§ **Prompt**
Output only the lines from the one holding "obj.matrix_parent_inverse = Matrix.Identity(4)" to the end of the data below, please, copied exactly.

§ **Recorded data**
........

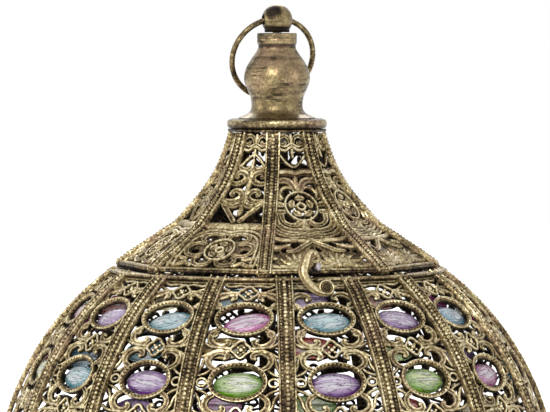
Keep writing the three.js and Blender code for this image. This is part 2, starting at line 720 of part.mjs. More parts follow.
// The ring hangs in the ball and leans on the back of the vase or the flare
function ringPoint(lean, angle) {
  const hang = RING.radius - RING.play - RING.radius * Math.cos(angle);
  return new THREE.Vector3(RING.radius * Math.sin(angle), hang * Math.sin(lean), ballCentre - hang * Math.cos(lean));
}

function ringGap(lean) {
  const outline = [...finialOutline(FLARE, flareBottom), ...finialOutline(VASE, vaseBottom),
    ...finialOutline(COLLAR, collarBottom)].map(([r, z]) => new THREE.Vector3(r, 0, z));
  const near = new THREE.Vector3();
  let gap = Infinity;
  for (let angle = RING_SEARCH.firstAngle; angle <= Math.PI; angle += RING_SEARCH.angleStep) {
    const point = ringPoint(lean, angle);
    const flat = new THREE.Vector3(Math.hypot(point.x, point.y), 0, point.z);
    for (let i = 0; i + 1 < outline.length; i += 1) {
      const edge = new THREE.Line3(outline[i], outline[i + 1]);
      edge.closestPointToPoint(flat, true, near);
      gap = Math.min(gap, near.distanceTo(flat));
    }
  }
  return gap - RING.wire;
}

function restingLean() {
  let lean = RING_SEARCH.lean;
  while (lean > 0 && ringGap(lean - RING_SEARCH.leanStep) > SEAT) {
    lean -= RING_SEARCH.leanStep;
  }
  return lean;
}

const ringLean = restingLean();

function carryRing() {
  const ring = new THREE.TorusGeometry(RING.radius, RING.wire, RING.sides, RING.steps);
  ring.rotateX(Math.PI / 2).translate(0, 0, -(RING.radius - RING.play)).rotateX(ringLean);
  return outward(ring.translate(0, 0, ballCentre));
}

// Hinge: the lid's leaf holds the two outer knuckles, the body's leaf the middle one

const hingeY = eaveFace + SEAT + HINGE.barrel;
const hingeZ = topHoopTop + SEAT + HINGE.barrel;
const knuckle = HINGE.length / 3 - SEAT;

function barrel(length, x) {
  return turnedSleeve(HINGE.bore, HINGE.barrel, -length / 2, length / 2, HINGE.sides)
    .rotateY(Math.PI / 2)
    .translate(x, hingeY, hingeZ);
}

function hingeBore(length) {
  return new THREE.CylinderGeometry(HINGE.bore, HINGE.bore, length, HINGE.sides)
    .rotateX(Math.PI / 2)
    .rotateY(Math.PI / 2)
    .translate(0, hingeY, hingeZ);
}

function lidLeaf() {
  const back = hingeY - HINGE.barrel + HINGE.leaf / 2;
  const plate = block(HINGE.length, HINGE.leaf, HINGE.lidRise, [0, back, hingeZ + HINGE.barrel + HINGE.lidRise / 2]);
  const pieces = [plate];
  for (const way of [-1, 1]) {
    const x = way * (HINGE.length - knuckle) / 2;
    const height = HINGE.barrel + HINGE.leaf;
    const web = block(knuckle, HINGE.leaf, height, [x, back, hingeZ + height / 2]);
    pieces.push(web, barrel(knuckle, x));
  }
  return cut(join(pieces), [hingeBore(HINGE.length + OVERRUN)]);
}

function bodyLeaf() {
  const plateZ = hingeZ - HINGE.barrel + HINGE.leaf / 2;
  const plate = block(knuckle, HINGE.bodyReach, HINGE.leaf, [0, hingeY + HINGE.bodyReach / 2, plateZ]);
  return cut(join([plate, barrel(knuckle, 0)]), [hingeBore(knuckle + OVERRUN)]);
}

function hingePin() {
  const pin = new THREE.CylinderGeometry(HINGE_PIN.radius, HINGE_PIN.radius, HINGE.length, HINGE_PIN.sides);
  return outward(pin.rotateZ(Math.PI / 2).translate(0, hingeY, hingeZ));
}

// Latch: everything lies in a plane through the rivet that leans back by LATCH.lean.
// In that plane x runs right, z up the slope, and y goes in from the hook's back face.

const latchHeight = topHoopTop - LATCH.below;
const latchReach = topHoopRadius + LATCH.ahead;
const latchPlane = new THREE.Matrix4().makeRotationX(-LATCH.lean).setPosition(LATCH.x, -latchReach, latchHeight);
const studAngle = Math.acos(HOOK_STUD.x / HOOK_STUD.reach);
const studRise = HOOK_STUD.reach * Math.sin(studAngle);
const tabBack = SEAT + LATCH_TAB.thickness;
const arcPoint = (radius, angle) => new THREE.Vector2(radius * Math.cos(angle), radius * Math.sin(angle));

function hookOutline() {
  const scaled = (shares) => shares.map(([x, z]) => new THREE.Vector2(x * HOOK.size, z * HOOK.size));
  const eye = Array.from({ length: HOOK.eyeSteps + 1 }, (_, i) => (
    arcPoint(HOOK.eye, HOOK.eyeArc * (2 * i / HOOK.eyeSteps - 1))
  ));
  return [...scaled(HOOK_CREST_SHARES), ...eye, ...scaled(HOOK_THROAT_SHARES), ...scaled(HOOK_TOOTH_SHARES)];
}

function latchHook() {
  const shape = new THREE.Shape(hookOutline());
  shape.holes.push(new THREE.Path().absarc(0, 0, HOOK.bore, 0, 2 * Math.PI, true));
  const plate = new THREE.ExtrudeGeometry(shape, {
    depth: HOOK.thickness,
    bevelEnabled: false,
    curveSegments: HOOK.boreSteps,
  });
  plate.rotateX(Math.PI / 2);
  return outward(plate.applyMatrix4(latchPlane));
}

function latchRivet() {
  const bottom = -SEAT;
  const top = HOOK.thickness + SEAT;
  const rivet = alongFront([[0, bottom], [RIVET.stem, bottom], [RIVET.stem, top], [RIVET.head, top],
    [RIVET.head * HEAD_TOP_SHARE, top + RIVET.headHeight], [0, top + RIVET.headHeight]], RIVET.sides);
  return outward(rivet.applyMatrix4(latchPlane));
}

function latchTab() {
  const top = TOP_HOOP.thickness / 2 + LATCH.below - TOP_HOOP.thickness;
  const height = top + LATCH_TAB.below;
  const plate = block(LATCH_TAB.width, LATCH_TAB.thickness, height,
    [0, 2 * SEAT + LATCH_TAB.thickness / 2, height / 2 - LATCH_TAB.below]);
  const front = latchReach - tabBack;
  const back = topHoopRadius - TOP_HOOP.width / 2;
  const bridge = block(LATCH_TAB.width, front - back, TOP_HOOP.thickness,
    [LATCH.x, -(front + back) / 2, (topHoopBottom + topHoopTop) / 2]);
  return [plate.applyMatrix4(latchPlane), bridge];
}

function latchStud() {
  const foot = -LUG.gap + SEAT;
  const top = HOOK.thickness + SEAT;
  const stud = alongFront([[0, foot], [HOOK_STUD.stem, foot], [HOOK_STUD.stem, top], [HOOK_STUD.head, top],
    [HOOK_STUD.head, top + HOOK_STUD.headHeight / 2], [HOOK_STUD.head * HEAD_TOP_SHARE, top + HOOK_STUD.headHeight],
    [0, top + HOOK_STUD.headHeight]], HOOK_STUD.sides);
  return outward(stud.translate(HOOK_STUD.x, 0, studRise).applyMatrix4(latchPlane));
}

// Lug on the eave that carries the stud, clear behind the hook
function studLug() {
  const lugX = LATCH.x + HOOK_STUD.x;
  const lowest = (eaveBottom - latchHeight) / Math.cos(LATCH.lean) + LUG.thickness;
  const height = studRise + LUG.above - lowest;
  const plate = block(LUG.width, LUG.thickness, height,
    [HOOK_STUD.x, LUG.gap + LUG.thickness / 2, lowest + height / 2]);
  const front = latchReach - LUG.gap - LUG.thickness / 2 - (eaveTop - latchHeight) * Math.tan(LATCH.lean);
  const back = eaveFace - EAVE.width / 2;
  const arm = block(LUG.width, front - back, LUG.thickness, [lugX, -(front + back) / 2, eaveTop - LUG.thickness / 2]);
  return [plate.applyMatrix4(latchPlane), arm];
}

// Assembly

addPiece('base_plate', turnedSleeve(NIPPLE.radius + SEAT, plateRadius, plateBottom, plateTop, BASE_PLATE.sides),
  COLOURS.darkBrass);
addPiece('foot', foot(), COLOURS.brass);
addPiece('cord_bush', cordBush(), COLOURS.black);
for (let i = 0; i < PAD.count; i += 1) {
  addPiece(`foot_pad_${i + 1}`, footPad(i), COLOURS.black);
}
addPiece('lampholder_nipple', lampholderNipple(), COLOURS.steel);
addPiece('nipple_nut', nippleNut(), COLOURS.steel);
addPiece('lampholder_body', lampholderBody(), COLOURS.white);
addPiece('lampholder_collar', lampholderCollar(), COLOURS.white);
addPiece('bulb_cap', bulbCap(), COLOURS.steel);
addPiece('bulb_glass', bulbGlass(), COLOURS.glass);
addPiece('body_frame', bodyFrame(), COLOURS.brass);
for (let i = 0; i < BODY_SIDES; i += 1) {
  addPiece(`body_panel_${padded(i + 1)}`, bodyPanel(i), COLOURS.darkBrass);
}
for (let row = 0; row < ROW_COUNT; row += 1) {
  const name = `gem_row_${ROW_COUNT - row}`;
  addPiece(name, gemRow(row), { color: GEM_COLOURS[row % GEM_COLOURS.length], roughness: 0.15, metalness: 0 });
}
addPiece('latch_hook', latchHook(), COLOURS.brass);
addPiece('latch_rivet', latchRivet(), COLOURS.darkBrass);
addPiece('hinge_leaf_body', bodyLeaf(), COLOURS.darkBrass);
addPiece('hinge_pin', hingePin(), COLOURS.steel);
addPiece('hinge_leaf_lid', lidLeaf(), COLOURS.darkBrass);
addPiece('roof_frame', roofFrame(), COLOURS.brass);
for (let i = 0; i < ROOF_SIDES; i += 1) {
  addPiece(`roof_panel_${i + 1}`, roofPanel(i), COLOURS.darkBrass);
}
addPiece('latch_stud', latchStud(), COLOURS.brass);
addPiece('cap_plate', turnedBead(CAP, capPlateBottom), COLOURS.brass);
addPiece('finial_flare', turnedBead(FLARE, flareBottom), COLOURS.brass);
addPiece('finial_vase', turnedBead(VASE, vaseBottom), COLOURS.brass);
addPiece('finial_collar', turnedBead(COLLAR, collarBottom), COLOURS.brass);
addPiece('finial_ball', finialBall(), COLOURS.brass);
addPiece('finial_stud', finialStud(), COLOURS.steel);
addPiece('stud_washer', turnedSleeve(STUD.radius + SEAT, WASHER.radius, washerTop - WASHER.thickness, washerTop,
  FINIAL_SIDES), COLOURS.steel);
addPiece('stud_nut', studNut(), COLOURS.steel);
addPiece('carry_ring', carryRing(), COLOURS.brass);

console.log('joints, mm:', JSON.stringify({
  bodyCentre,
  topHoopTop,
  eaveBottom,
  hinge: [0, hingeY, hingeZ],
  ringAxis: [0, 0, ballCentre],
  ringLeanDegrees: THREE.MathUtils.radToDeg(ringLean),
  latch: [LATCH.x, -latchReach, latchHeight],
  ballCentre,
  crownTop,
}));

export default lamp;
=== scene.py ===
import math

import bmesh
import bpy
import numpy as np
from mathutils import Matrix, Vector


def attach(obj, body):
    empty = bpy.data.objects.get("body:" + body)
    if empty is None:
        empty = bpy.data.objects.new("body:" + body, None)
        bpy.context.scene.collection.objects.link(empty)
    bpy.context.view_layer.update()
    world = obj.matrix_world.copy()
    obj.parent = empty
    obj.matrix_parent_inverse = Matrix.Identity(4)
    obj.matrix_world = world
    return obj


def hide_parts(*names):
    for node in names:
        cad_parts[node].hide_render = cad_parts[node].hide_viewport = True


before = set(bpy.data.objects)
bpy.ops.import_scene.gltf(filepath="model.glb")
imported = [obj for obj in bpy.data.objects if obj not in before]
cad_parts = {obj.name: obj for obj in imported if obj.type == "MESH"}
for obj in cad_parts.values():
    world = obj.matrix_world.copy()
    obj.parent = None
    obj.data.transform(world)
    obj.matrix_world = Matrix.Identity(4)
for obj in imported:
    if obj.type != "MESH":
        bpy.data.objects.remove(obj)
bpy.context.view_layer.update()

# Openwork brass lantern: pierced body strips strung with glass gems, and a hinged pagoda lid.
# Shapes are worked out in millimetres, +Z up, front along -Y, and become metres in make_piece.

MM = 0.001


def deg(angle):
    return math.radians(angle)


# Body: strips flat across and round along the meridian
BODY_SIDES = 16
BODY_TURN = deg(-4.4)
STRIP_RADIUS = 122.0
BODY_CENTRE = 93.41
ROW_COUNT = 6
ROW_PITCH = deg(14.4)
TOP_ROW = deg(43.2)
LATITUDES = {"bottom": deg(-36), "top": deg(54), "bottom_hoop": deg(-36.55), "top_hoop": deg(54.77)}
BODY_RIB_HALF = 3.65
TOP_HOOP = {"outer": 74.71, "width": 8.0, "bottom": 192.41, "height": 1.3}
BOTTOM_HOOP = {"outer": 101.1, "width": 10.0, "bottom": 20.1, "height": 1.3}

# Oval settings, gems and the wire through them
BEZEL = {"u": 11.6, "v": 7.9, "band": 2.1, "bead": 0.8, "pitch": 1.8}
GEM = {"length": 21.3, "height": 11.6, "thickness": 6.4, "depth": -2.5, "sag": -0.5, "bulge": 0.92,
       "slices": 28, "rings": 14, "sharp": 80}
WIRE = {"radius": 0.45, "depth": -2.4, "sides": 8}
WIDE_STRIP = 15.0
WELD = 0.002

# Lid: eight strips curving up from the eave to the crown
ROOF_SIDES = 8
EAVE = {"radius": 71.31, "width": 6.0, "bottom": 194.91, "height": 2.2}
CROWN = {"radius": 21.9, "bottom": 253.71, "height": 1.3}
ROOF_BOTTOM = 197.41
ROOF_RISE = 56.0
ROOF_COVER = 2.5
ROOF_RIB_HALF = 3.1
GROUND = {"low": -0.6, "high": 0.2, "margin": 0.5, "pitch": 2.2, "mark": 0.4}
LID_FOOT = {"side": 5.0, "height": 2.0, "middle": 195.0, "inset": 0.3}
ROOF_HEIGHT_SHARES = (0, 0.08, 0.157, 0.233, 0.31, 0.415, 0.54, 0.693, 0.844, 1)
ROOF_RADIUS_SHARES = (1, 0.876, 0.743, 0.613, 0.48, 0.372, 0.249, 0.134, 0.057, 0)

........

§ **Solution to the exercise**
    obj.matrix_parent_inverse = Matrix.Identity(4)
    obj.matrix_world = world
    return obj


def hide_parts(*names):
    for node in names:
        cad_parts[node].hide_render = cad_parts[node].hide_viewport = True


before = set(bpy.data.objects)
bpy.ops.import_scene.gltf(filepath="model.glb")
imported = [obj for obj in bpy.data.objects if obj not in before]
cad_parts = {obj.name: obj for obj in imported if obj.type == "MESH"}
for obj in cad_parts.values():
    world = obj.matrix_world.copy()
    obj.parent = None
    obj.data.transform(world)
    obj.matrix_world = Matrix.Identity(4)
for obj in imported:
    if obj.type != "MESH":
        bpy.data.objects.remove(obj)
bpy.context.view_layer.update()

# Openwork brass lantern: pierced body strips strung with glass gems, and a hinged pagoda lid.
# Shapes are worked out in millimetres, +Z up, front along -Y, and become metres in make_piece.

MM = 0.001


def deg(angle):
    return math.radians(angle)


# Body: strips flat across and round along the meridian
BODY_SIDES = 16
BODY_TURN = deg(-4.4)
STRIP_RADIUS = 122.0
BODY_CENTRE = 93.41
ROW_COUNT = 6
ROW_PITCH = deg(14.4)
TOP_ROW = deg(43.2)
LATITUDES = {"bottom": deg(-36), "top": deg(54), "bottom_hoop": deg(-36.55), "top_hoop": deg(54.77)}
BODY_RIB_HALF = 3.65
TOP_HOOP = {"outer": 74.71, "width": 8.0, "bottom": 192.41, "height": 1.3}
BOTTOM_HOOP = {"outer": 101.1, "width": 10.0, "bottom": 20.1, "height": 1.3}

# Oval settings, gems and the wire through them
BEZEL = {"u": 11.6, "v": 7.9, "band": 2.1, "bead": 0.8, "pitch": 1.8}
GEM = {"length": 21.3, "height": 11.6, "thickness": 6.4, "depth": -2.5, "sag": -0.5, "bulge": 0.92,
       "slices": 28, "rings": 14, "sharp": 80}
WIRE = {"radius": 0.45, "depth": -2.4, "sides": 8}
WIDE_STRIP = 15.0
WELD = 0.002

# Lid: eight strips curving up from the eave to the crown
ROOF_SIDES = 8
EAVE = {"radius": 71.31, "width": 6.0, "bottom": 194.91, "height": 2.2}
CROWN = {"radius": 21.9, "bottom": 253.71, "height": 1.3}
ROOF_BOTTOM = 197.41
ROOF_RISE = 56.0
ROOF_COVER = 2.5
ROOF_RIB_HALF = 3.1
GROUND = {"low": -0.6, "high": 0.2, "margin": 0.5, "pitch": 2.2, "mark": 0.4}
LID_FOOT = {"side": 5.0, "height": 2.0, "middle": 195.0, "inset": 0.3}
ROOF_HEIGHT_SHARES = (0, 0.08, 0.157, 0.233, 0.31, 0.415, 0.54, 0.693, 0.844, 1)
ROOF_RADIUS_SHARES = (1, 0.876, 0.743, 0.613, 0.48, 0.372, 0.249, 0.134, 0.057, 0)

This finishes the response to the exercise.